3. Advanced Stealth Materials Standards
By late 2024, China issued a new stealth materials testing standard requiring absorption across both high and low frequency bands while remaining thin and lightweight. This is consistent with advanced composites and engineered metamaterials needed for sixth-generation briefs. Such standards point to programmatic maturity where airframe shaping is matched by materials capable of sustaining low observability across diverse radar regimes.

4. Superalloy Cooling for Next-Generation Engines
It was against this background that researchers at Dalian University of Technology developed a method for forging superalloy turbine discs much faster than anyone had ever been able to, reaching a cooling rate 3.75 times faster than previous methods. “This level of cooling meets the demands of the new generation of aviation engines,” said Shi Jinhe, project leader. The breakthrough could mean longer engine life, extra thrust, and hypersonic-capable propulsion – closing a long gap in China’s aerospace sector.
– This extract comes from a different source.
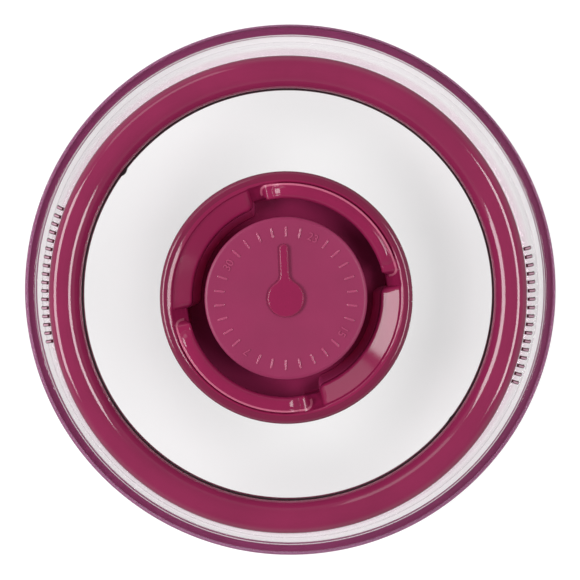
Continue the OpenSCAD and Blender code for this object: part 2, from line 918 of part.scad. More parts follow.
module date_dial() {
  numbered = [2, 10, 18, 25];
  click_r = plate_r - 5.6;
  color(matte_maroon)
    difference() {
      union() {
        revolved([
          [dial_bore_r, dial_z],
          [dial_r - dial_edge_t, dial_z],
          [dial_r - dial_edge_t, dial_top_z - dial_edge_h],
          [dial_r - 0.3, dial_top_z - dial_edge_h],
          [dial_r, dial_top_z - dial_edge_h + 0.3],
          [dial_r, dial_top_z - 0.5],
          [dial_r - 0.5, dial_top_z],
          [dial_bore_r, dial_top_z]
        ]);
        for (i = [0:place_count - 1])
          if (len([for (n = numbered) if (n == i) n]) == 0)
            rotate([0, 0, first_place - i * place_angle])
              translate([mark_in_r, -mark_w / 2, dial_top_z - 0.5])
                cube([mark_l, mark_w, mark_h + 0.5]);
      }
      for (i = [0:place_count - 1])
        rotate([0, 0, first_place - i * place_angle])
          translate([click_r - 1.5, 0, dial_z])
            rotate([0, 90, 0])
              cylinder(r = 0.5, h = 3);
    }
}

dome_shell();
base_seal();
press_ring();
window_panel();
handle();
handle_base();
handle_screws();
panel_gasket();
lock_ring();
check_valve();
button_spring();
release_button();
stem_clip();
pointer();
date_dial();
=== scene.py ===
import math
import bpy
import bmesh
import numpy as np
from mathutils import Matrix, Vector


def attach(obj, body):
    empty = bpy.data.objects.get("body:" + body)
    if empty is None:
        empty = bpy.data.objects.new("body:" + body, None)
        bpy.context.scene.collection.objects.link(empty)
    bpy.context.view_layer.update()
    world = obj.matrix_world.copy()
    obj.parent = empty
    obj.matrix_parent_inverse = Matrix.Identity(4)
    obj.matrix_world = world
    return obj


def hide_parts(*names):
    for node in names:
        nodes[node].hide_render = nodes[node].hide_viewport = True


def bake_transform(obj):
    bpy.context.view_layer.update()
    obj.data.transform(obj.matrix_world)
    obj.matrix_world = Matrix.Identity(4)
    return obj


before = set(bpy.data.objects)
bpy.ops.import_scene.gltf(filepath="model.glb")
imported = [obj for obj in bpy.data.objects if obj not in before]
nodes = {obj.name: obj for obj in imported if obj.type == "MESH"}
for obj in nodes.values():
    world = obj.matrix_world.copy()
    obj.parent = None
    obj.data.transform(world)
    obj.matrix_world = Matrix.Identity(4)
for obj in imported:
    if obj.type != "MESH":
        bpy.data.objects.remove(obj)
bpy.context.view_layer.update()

scene = bpy.context.scene
mm = 0.001
weld = 2e-7
print("frame loaded:", len(nodes), "nodes")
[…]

5. Industrial Competition Between Design Houses
Activity at Chengdu Aircraft Corporation seems to be synchronized with a parallel tailless fighter effort reported by domestic and foreign outlets. Maintaining two design houses in competition is very similar in spirit to the practices that accelerate innovation and hedge technical risk. SCMP’s framing of “both” sixth-gen programs evolving in a matter of months underlines Beijing’s aim to field a portfolio, not a single exquisite solution, complicating adversary planning.

6. NGAD Cost and Scope Reassessment
The US Air Force’s NGAD program centres on the Boeing F-47 and includes >1,000 nm combat radius, Mach 2+ speed, and deep integration with CCAs. Leaders such as Frank Kendall have questioned whether the current design is affordable at a projected unit cost of near $300 million. Options under review include shifting mission systems to CCAs, which could potentially drive down the size and cost of the crewed fighter but at the risk of greater dependency on unmanned assets.

7. Congressional Funding Signals
Congress has appropriated $8.2 billion for NGAD technologies through FY2025, and the One Big Beautiful Bill Act provided an additional $400M to accelerate F-47 production. Senate appropriators warn, however, that the Air Force reevaluation “raises questions about the Air Force’s commitment to fielding advanced aircraft capable of maintaining air dominance in a contested 21st century environment.” Quarterly reporting to defense committees is now required.

8. Expanding Chinese A2/AD Envelope
Air Vice Marshal Jim Beck assesses that China’s A2/AD reach is 500 nm today, moving out to 1,000 nm by 2030. New long-range fighters might do that sooner and could threaten U.S. tanker and ISR orbits. That would force the refueling of legacy fighters like the F-35A and F-22A – which have combat radii less than 600 nm – from tankers that are vulnerable themselves. That underlines the need for long-range penetrating platforms.

9. Disputes over European FCAS leadership
The Franco-German-Spanish FCAS program is in fresh turbulence over leadership and workshare. Dassault CEO Eric Trappier insists the “best athlete” should lead, warning of failure otherwise. German lawmakers have floated fallback options with Sweden or the UK, while Spain aligns with Berlin on preserving agreed conditions. These disputes threaten Phase 2 timelines, critical for technology demonstrators of the New Generation Fighter and associated systems.

10. Strategic Implications of Chinese Fielding Timelines
If China manages to operationalize a heavy, long-range stealth fighter before NGAD’s IOC, that will, in effect, compress the generational gap with the U.S. and its allies, also challenging not just Washington’s assumptions of air superiority but Europe’s timelines for GCAP and FCAS set respectively at 2035 and 2040. The result: adversary force planning becomes increasingly complex, and allied test and evaluation bandwidth is stretched. Visible acceleration by China in developing a sixth-generation fighter is more than a technological narrative; it is a strategic signal.
Every design refinement, every materials breakthrough, and every industrial maneuver reflects a coordinated effort to field capabilities that can reshape the balance of air superiority. Success for NGAD in the U.S. will depend on balancing cost, capability, and timing in a fiscally constrained environment. For Europe, resolution of governance disputes in FCAS is critical to avoiding a position of irretrievable disadvantage in the race. And in that race, delays are counted not in months, but in strategic disadvantage.